Especially since its an area that received lots of funding attention in the American Recovery and Reinvestment Act, via Neighborhood Stabilization Programs, Weatherization and other programs.
We have been following the efforts of community groups here in the San Franciso Bay Area throughout this year, as they have been applying for ARRA funding in order to purchase and retrofit foreclosed homes to green standards. Afterwards, these homes would be sold to low-to-moderate income residents, preserving housing opportunities for residents in those income groups.
Unfortunately, my latest information is that this market niche only limps along at best, despite having access to better funding than many other types of real estate these days.

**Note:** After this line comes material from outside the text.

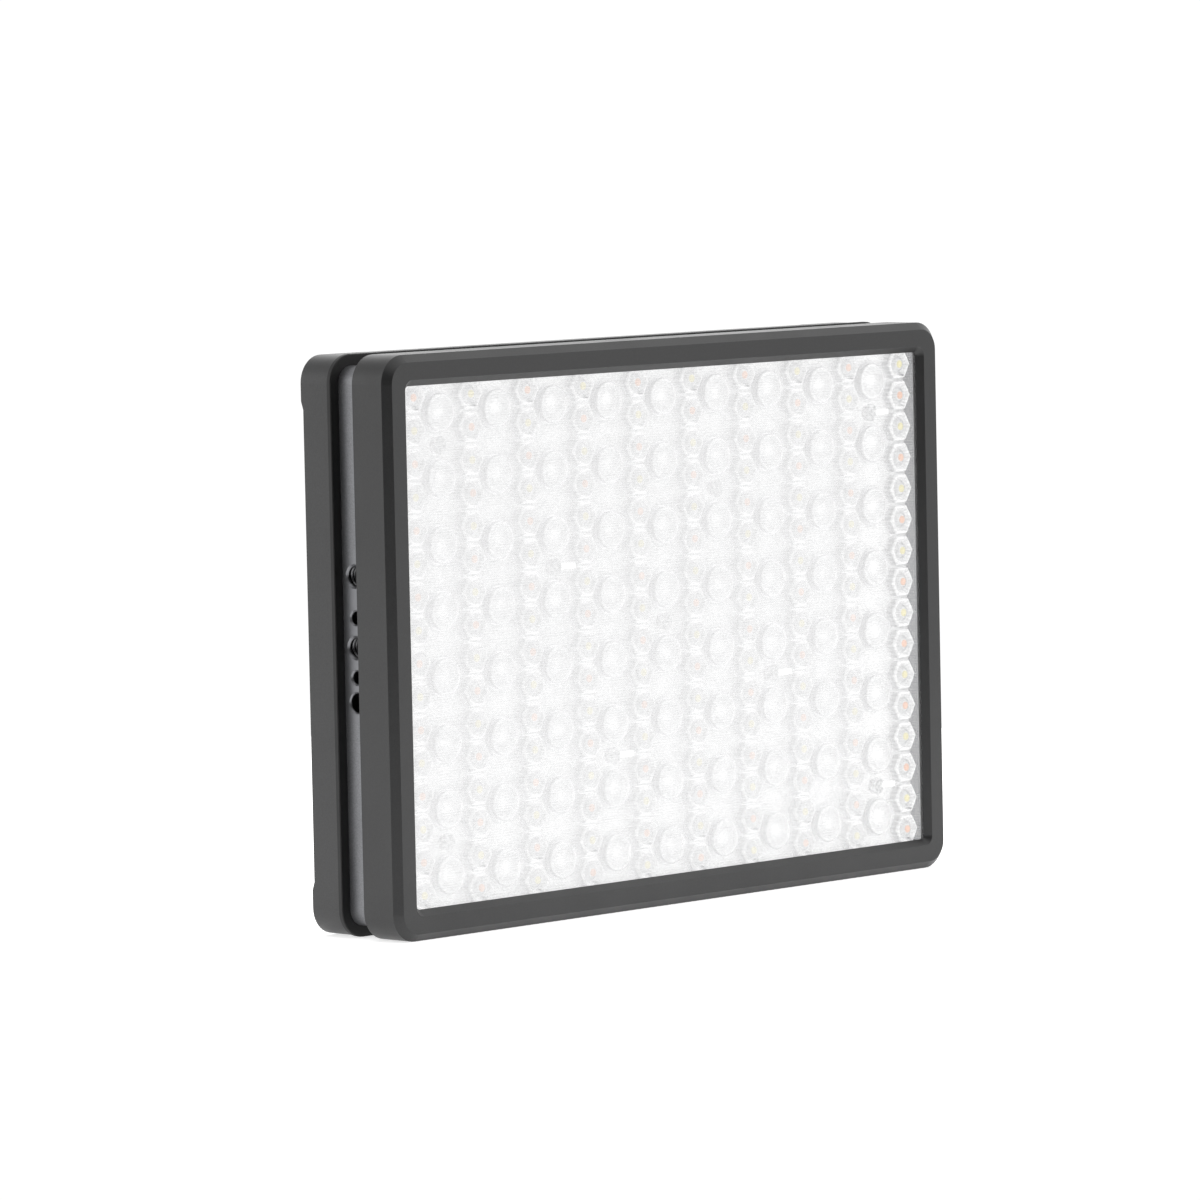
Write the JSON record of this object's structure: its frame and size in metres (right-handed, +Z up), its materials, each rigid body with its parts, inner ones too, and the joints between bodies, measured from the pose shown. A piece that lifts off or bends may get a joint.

A mission-based capital source active in this sector indicates that the problems plaguing these programs are the misfires of painfully basic assumptions overlooked at all governmental levels and community groups alike, during the rush for ARRA funding:
a) Banks not motivated to deal: Most folks assumed that banks would be so injured by the credit crisis, that they would just dump foreclosed homes to community groups at very deep discounts. In reality, realtors are reporting that foreclosed homes sell pretty quickly here in the Bay Area, removing bank motivation to discount their prices. The problem with that is that many groups of homes in the hardest hit areas are actually lumped into portfolios with faster selling homes — and the banks don’t differentiate. The sad result? In some communities, foreclosed homes resell relatively quickly. In lower income, more distressed neighborhoods, the foreclosed homes sit vacant and deteriorating, since the bank does not differentiate their sales practices within pools of homes straddling multiple communities.

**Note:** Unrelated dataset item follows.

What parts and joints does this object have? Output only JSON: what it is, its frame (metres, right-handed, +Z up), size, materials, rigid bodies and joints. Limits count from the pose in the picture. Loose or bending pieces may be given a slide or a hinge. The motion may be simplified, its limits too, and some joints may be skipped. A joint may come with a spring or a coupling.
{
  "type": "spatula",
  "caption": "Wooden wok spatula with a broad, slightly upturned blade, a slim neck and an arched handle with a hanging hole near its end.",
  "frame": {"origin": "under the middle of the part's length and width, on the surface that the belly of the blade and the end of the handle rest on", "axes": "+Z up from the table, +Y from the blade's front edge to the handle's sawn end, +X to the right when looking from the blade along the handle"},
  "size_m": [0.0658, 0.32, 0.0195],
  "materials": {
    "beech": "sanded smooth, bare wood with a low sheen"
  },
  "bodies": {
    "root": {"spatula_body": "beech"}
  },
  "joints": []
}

b) Lack of experience with scale green home retrofitting: Most groups and their municipal partners overlooked the actual operational process of purchase and green retrofitting. My investor colleagues report frustrating conversations with municipalities, community groups and their partners, as it has become evident that none of these groups have actually ever run any type of scalable existing home purchase/retrofit program — let alone incorporate green remodeling within their training and operational planning. Groups such as Build it Green offer training assistance on the remodeling of existing homes to the GreenPoint Rated standards, however there is a significant business coordination aspect of operating and incorporating these processes within the larger purchase and resale platform that just gets overlooked. Many community groups simply underestimate the level of staff training and time which needs to accompany these type of programs.
For now, the aquisition purchase problem looms (much!) larger than the operational issues for foreclosed homes. Hopefully we can learn from this and not get caught by surprise when needing to adopt scale green retrofit initiatives within our own property portfolios.